La reforma más trascendente entre las que están en proceso, sobre todo porque modifica una regla nodal del antiguo régimen, es la posibilidad de reelección inmediata de legisladores y ayuntamientos. De haberse aprobado simplemente el derecho a la reelección, hubiera aumentado la autonomía de los políticos respecto a las direcciones de sus partidos. La no reelección inmediata fue diseñada precisamente para garantizar la disciplina de los diputados, senadores o alcaldes al partido y al gobernador o al presidente de la República. De ahí que eliminar la restricción a la reelección hubiera generado incentivos para que los políticos se preocuparan por el contacto con sus electores y por mantener aparatos electorales propios. Todo ello hubiera jugado no, como se ha dicho, contra la disciplina partidista, sino contra el control vertical de las direcciones nacionales sobre los cargos electos.

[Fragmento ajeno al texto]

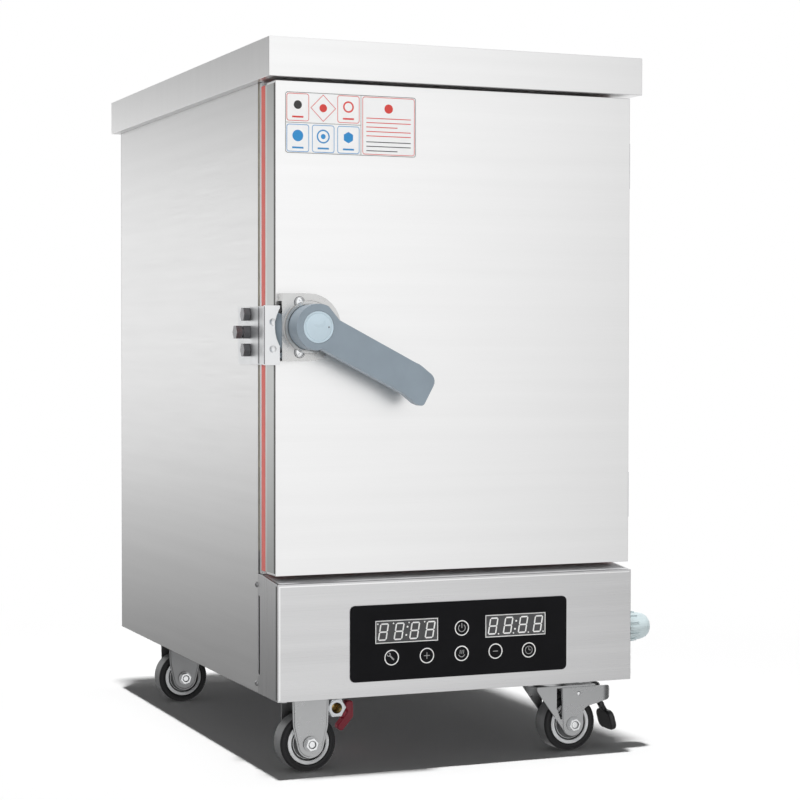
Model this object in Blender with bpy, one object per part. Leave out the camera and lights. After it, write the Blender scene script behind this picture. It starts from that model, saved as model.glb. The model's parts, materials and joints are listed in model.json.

Para evitar ese inconveniente, que pudiera haber contribuido a que los partidos se convirtieran en espacios con mayor deliberación democrática, los pactantes decidieron aprobar la posibilidad de reelección inmediata, siempre y cuando ésta sea controlada por las direcciones nacionales. Así, sólo podrán buscar la reelección aquellos que se mantengan leales y disciplinados, sin chistar, pues sólo se podrá ser reelecto por el mismo partido en el que se consiga la primera elección; los independientes que logren milagrosamente abrirse paso en el estrecho sistema proteccionista, independientes se tendrán que mantener. Nada que reduzca el control de las cúpulas. Al contrario: las ventajas que pudo haber tenido el final del tabú antirreeleccionista serán revertidas por la consolidación de grupos parlamentarios coincidentes con las cúpulas burocráticas de los partidos.
La reforma en curso no va a ser eficiente en sus resultados sociales; sin embargo va a ser muy provechosa en sus consecuencias distributivas para los partidos que la han acordado. Los pactantes han optado por promover sus estrechos intereses particulares a costa de la eficiencia general de la democracia mexicana. Racionalidad egoísta pura y dura.